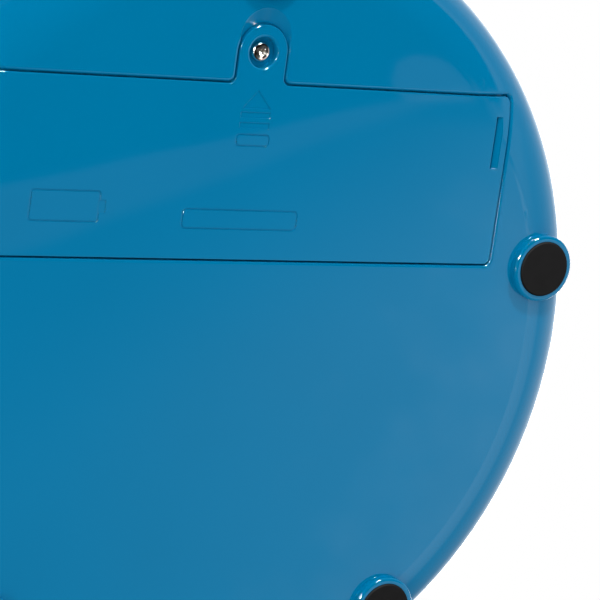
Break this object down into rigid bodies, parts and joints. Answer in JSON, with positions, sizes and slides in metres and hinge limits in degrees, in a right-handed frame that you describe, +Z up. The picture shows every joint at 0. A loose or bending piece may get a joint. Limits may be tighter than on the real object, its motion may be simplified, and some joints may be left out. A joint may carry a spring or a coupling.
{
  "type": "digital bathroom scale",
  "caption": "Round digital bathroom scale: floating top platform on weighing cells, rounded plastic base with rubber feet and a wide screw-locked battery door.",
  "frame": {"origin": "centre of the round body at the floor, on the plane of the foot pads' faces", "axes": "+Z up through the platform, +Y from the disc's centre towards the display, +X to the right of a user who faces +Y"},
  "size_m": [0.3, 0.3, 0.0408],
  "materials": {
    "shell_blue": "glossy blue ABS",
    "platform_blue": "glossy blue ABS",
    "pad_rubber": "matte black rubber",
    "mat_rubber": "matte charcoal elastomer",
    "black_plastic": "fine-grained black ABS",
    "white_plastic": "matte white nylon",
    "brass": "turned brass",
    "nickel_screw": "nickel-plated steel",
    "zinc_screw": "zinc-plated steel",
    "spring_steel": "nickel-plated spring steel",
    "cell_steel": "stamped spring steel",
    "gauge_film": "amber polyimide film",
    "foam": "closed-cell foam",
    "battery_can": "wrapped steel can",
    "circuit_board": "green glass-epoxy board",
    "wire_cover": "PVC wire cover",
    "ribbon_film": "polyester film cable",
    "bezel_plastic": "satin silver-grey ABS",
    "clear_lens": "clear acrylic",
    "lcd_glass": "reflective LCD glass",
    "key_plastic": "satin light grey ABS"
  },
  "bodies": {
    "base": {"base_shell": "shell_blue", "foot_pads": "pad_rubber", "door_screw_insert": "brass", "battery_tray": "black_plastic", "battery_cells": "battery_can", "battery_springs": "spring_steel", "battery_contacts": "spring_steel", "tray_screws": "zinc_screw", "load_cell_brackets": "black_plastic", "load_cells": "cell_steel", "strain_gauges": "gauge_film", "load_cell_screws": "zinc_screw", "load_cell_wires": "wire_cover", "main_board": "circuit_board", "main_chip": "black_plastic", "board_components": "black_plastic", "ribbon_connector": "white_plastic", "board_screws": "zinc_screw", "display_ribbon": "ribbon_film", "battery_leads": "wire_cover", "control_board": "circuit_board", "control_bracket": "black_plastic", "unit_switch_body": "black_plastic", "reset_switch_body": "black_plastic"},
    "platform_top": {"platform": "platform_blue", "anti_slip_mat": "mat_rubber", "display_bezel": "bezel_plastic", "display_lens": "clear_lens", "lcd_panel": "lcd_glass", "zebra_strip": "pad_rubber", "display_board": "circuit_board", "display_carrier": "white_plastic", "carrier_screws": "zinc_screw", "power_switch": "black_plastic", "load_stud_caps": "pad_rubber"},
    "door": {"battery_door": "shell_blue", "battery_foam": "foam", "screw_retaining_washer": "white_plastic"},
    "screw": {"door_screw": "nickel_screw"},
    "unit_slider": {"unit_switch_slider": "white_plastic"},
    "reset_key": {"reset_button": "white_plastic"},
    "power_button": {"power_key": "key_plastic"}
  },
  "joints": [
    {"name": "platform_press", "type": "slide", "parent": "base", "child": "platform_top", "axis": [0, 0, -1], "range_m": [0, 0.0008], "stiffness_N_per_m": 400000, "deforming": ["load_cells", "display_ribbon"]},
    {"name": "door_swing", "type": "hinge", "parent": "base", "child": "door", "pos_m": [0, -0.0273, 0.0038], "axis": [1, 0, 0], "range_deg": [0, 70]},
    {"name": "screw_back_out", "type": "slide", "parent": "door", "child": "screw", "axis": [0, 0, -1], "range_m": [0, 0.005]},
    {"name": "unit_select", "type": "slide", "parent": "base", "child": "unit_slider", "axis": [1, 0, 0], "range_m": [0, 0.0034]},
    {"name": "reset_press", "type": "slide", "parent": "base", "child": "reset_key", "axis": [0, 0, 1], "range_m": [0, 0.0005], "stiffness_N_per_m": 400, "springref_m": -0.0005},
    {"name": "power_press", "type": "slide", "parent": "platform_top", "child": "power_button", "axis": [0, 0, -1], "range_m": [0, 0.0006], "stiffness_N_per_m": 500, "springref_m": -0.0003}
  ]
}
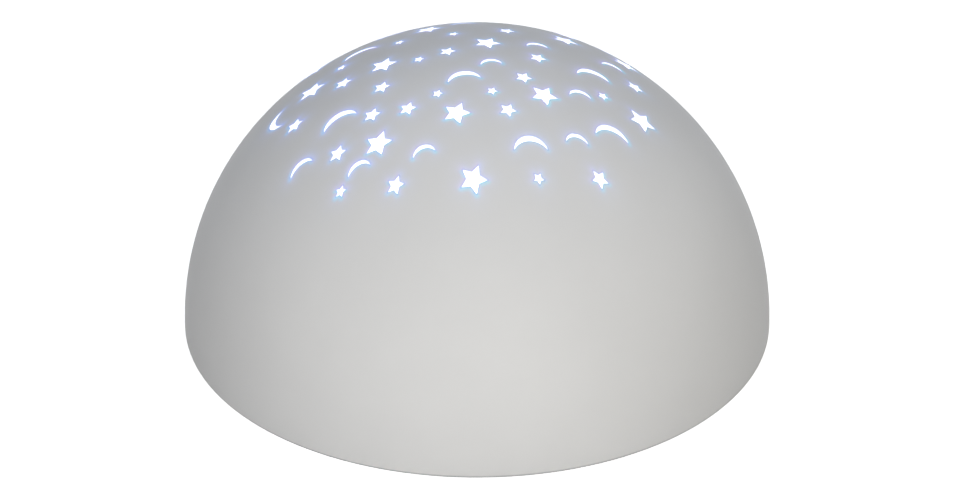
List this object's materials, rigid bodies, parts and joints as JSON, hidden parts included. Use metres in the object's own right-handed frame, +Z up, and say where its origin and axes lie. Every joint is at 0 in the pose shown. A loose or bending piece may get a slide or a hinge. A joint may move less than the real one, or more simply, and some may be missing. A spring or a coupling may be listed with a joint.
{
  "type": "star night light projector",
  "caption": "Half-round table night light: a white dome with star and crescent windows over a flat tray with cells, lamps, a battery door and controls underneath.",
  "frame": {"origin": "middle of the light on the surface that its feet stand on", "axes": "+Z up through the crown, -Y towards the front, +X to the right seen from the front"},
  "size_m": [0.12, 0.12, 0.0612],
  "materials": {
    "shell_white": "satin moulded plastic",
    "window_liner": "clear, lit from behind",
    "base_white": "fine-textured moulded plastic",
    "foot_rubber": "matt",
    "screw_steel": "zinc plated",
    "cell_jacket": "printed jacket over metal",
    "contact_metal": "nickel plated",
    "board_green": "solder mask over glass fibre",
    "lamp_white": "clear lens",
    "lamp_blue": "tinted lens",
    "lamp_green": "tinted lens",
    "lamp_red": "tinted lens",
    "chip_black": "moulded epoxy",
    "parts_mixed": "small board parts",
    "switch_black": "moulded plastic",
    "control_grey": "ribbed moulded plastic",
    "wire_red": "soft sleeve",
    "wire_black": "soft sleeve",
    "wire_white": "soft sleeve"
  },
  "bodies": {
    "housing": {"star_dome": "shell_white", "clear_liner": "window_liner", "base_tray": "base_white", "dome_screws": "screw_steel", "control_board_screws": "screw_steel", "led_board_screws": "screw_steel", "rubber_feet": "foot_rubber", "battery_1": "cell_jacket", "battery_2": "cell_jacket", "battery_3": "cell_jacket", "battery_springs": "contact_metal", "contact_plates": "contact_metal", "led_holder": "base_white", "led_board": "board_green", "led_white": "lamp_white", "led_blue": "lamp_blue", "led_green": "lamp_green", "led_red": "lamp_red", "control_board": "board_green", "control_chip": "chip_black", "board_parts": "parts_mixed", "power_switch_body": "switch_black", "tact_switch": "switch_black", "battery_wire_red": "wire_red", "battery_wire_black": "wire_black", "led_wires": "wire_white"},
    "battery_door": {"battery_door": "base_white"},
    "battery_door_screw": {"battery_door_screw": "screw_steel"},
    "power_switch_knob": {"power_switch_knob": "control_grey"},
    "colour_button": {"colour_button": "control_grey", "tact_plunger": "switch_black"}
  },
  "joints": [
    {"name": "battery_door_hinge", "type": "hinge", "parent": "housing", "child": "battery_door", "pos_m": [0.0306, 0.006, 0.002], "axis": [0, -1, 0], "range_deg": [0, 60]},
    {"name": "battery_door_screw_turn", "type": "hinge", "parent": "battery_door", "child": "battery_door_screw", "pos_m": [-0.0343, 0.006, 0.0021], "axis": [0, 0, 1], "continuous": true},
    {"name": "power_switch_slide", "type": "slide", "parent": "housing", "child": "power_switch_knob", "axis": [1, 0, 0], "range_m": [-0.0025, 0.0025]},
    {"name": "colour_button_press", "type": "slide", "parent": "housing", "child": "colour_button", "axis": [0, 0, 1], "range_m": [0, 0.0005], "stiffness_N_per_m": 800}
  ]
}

** REQUIRED TASK **
In the entries above, find every line holding the word "handed" and copy it out.

** OUTPUT BELOW **
Break this object down into rigid bodies, parts and joints. Answer in JSON, with positions, sizes and slides in metres and hinge limits in degrees, in a right-handed frame that you describe, +Z up. The picture shows every joint at 0. A loose or bending piece may get a joint. Limits may be tighter than on the real object, its motion may be simplified, and some joints may be left out. A joint may carry a spring or a coupling.
List this object's materials, rigid bodies, parts and joints as JSON, hidden parts included. Use metres in the object's own right-handed frame, +Z up, and say where its origin and axes lie. Every joint is at 0 in the pose shown. A loose or bending piece may get a slide or a hinge. A joint may move less than the real one, or more simply, and some may be missing. A spring or a coupling may be listed with a joint.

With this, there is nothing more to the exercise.